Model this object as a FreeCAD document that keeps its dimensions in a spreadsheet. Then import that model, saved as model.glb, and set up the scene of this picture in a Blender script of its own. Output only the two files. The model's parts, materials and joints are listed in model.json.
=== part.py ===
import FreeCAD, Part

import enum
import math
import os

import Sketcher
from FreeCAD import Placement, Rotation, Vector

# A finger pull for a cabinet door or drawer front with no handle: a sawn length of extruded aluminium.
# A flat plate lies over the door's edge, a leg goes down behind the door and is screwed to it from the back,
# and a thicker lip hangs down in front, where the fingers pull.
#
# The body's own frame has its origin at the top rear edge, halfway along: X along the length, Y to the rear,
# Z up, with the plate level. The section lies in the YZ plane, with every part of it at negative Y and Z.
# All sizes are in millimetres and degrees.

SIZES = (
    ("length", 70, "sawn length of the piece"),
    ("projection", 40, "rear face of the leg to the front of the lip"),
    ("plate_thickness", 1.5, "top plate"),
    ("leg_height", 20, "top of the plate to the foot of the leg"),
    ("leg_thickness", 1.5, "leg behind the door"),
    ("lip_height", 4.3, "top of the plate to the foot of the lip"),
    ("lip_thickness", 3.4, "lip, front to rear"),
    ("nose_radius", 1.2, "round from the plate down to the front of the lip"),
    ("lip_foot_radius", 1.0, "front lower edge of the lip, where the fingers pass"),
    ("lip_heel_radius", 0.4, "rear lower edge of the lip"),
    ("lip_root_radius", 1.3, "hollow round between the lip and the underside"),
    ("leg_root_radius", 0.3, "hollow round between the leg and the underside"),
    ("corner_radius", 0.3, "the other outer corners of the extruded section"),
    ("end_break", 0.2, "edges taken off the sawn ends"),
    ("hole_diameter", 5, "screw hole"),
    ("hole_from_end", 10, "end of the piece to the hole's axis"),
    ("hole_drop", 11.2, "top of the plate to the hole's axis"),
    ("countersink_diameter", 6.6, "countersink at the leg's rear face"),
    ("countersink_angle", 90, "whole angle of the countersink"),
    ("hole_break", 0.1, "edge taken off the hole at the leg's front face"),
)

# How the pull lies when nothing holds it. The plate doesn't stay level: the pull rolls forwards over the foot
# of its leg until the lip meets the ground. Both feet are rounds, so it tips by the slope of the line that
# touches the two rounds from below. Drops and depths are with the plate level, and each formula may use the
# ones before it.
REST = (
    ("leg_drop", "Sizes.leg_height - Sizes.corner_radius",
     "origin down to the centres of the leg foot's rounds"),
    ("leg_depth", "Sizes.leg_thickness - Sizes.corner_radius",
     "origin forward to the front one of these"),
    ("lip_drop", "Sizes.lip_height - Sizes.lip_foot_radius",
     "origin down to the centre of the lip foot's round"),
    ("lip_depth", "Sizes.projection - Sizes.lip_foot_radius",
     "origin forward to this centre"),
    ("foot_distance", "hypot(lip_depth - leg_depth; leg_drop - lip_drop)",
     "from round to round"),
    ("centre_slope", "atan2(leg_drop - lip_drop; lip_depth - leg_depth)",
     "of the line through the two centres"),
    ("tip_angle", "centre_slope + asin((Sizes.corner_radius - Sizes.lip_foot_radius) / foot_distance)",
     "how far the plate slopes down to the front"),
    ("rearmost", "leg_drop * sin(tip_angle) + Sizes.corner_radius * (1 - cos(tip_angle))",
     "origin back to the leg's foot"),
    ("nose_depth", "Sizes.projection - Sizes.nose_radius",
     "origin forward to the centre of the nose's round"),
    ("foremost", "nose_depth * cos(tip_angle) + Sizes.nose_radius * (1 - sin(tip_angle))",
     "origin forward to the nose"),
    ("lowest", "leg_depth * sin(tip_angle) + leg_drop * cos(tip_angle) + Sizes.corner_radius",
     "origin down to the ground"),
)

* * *

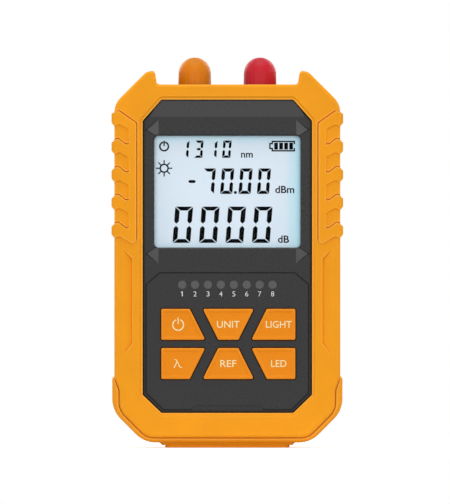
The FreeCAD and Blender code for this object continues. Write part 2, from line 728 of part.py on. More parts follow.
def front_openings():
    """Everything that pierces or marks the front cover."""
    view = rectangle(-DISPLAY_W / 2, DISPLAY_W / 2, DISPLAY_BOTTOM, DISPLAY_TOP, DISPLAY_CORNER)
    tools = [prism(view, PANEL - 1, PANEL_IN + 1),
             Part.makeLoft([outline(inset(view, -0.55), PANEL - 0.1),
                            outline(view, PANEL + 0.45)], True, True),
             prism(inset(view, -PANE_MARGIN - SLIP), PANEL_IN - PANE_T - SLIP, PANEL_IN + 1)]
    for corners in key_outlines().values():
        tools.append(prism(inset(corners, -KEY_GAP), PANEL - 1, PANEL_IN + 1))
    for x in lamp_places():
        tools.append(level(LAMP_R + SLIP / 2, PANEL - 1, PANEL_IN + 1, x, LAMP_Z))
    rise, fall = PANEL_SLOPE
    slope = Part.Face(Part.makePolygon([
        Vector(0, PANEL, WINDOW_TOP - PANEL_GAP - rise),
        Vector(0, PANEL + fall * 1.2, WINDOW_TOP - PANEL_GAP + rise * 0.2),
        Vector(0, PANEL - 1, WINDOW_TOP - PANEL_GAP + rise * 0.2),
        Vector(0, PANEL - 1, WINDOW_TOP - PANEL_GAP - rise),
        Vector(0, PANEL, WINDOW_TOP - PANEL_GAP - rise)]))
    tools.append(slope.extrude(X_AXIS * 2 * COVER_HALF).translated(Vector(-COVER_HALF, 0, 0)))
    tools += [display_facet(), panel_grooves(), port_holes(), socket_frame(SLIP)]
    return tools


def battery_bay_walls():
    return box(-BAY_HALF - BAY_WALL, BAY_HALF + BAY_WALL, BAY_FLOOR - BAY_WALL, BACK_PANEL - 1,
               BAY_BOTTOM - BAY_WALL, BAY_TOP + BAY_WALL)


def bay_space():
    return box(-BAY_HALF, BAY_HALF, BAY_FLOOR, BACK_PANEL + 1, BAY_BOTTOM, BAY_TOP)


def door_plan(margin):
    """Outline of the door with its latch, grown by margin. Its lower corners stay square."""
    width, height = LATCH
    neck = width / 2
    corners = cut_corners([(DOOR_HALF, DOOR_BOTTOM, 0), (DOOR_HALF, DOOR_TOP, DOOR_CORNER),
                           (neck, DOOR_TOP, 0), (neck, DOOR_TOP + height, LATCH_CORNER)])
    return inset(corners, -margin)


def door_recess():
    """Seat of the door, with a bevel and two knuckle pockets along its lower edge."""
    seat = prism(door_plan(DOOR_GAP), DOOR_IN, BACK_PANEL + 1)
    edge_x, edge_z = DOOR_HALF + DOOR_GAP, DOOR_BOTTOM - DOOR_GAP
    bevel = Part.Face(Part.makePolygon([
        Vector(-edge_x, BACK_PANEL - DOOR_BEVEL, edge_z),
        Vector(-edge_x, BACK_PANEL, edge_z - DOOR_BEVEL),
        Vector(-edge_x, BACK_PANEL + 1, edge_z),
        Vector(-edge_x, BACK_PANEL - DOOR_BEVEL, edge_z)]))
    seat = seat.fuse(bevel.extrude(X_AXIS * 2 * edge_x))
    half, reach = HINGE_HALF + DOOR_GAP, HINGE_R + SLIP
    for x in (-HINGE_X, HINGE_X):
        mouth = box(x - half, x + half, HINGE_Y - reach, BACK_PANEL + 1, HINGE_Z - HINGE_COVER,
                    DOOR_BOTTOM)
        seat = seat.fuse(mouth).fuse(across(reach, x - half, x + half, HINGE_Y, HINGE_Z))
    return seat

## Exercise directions
Locate all lines in the listing above with the word "that" and copy them.

## Response
Model this object as a FreeCAD document that keeps its dimensions in a spreadsheet. Then import that model, saved as model.glb, and set up the scene of this picture in a Blender script of its own. Output only the two files. The model's parts, materials and joints are listed in model.json.
# of its leg until the lip meets the ground. Both feet are rounds, so it tips by the slope of the line that
    """Everything that pierces or marks the front cover."""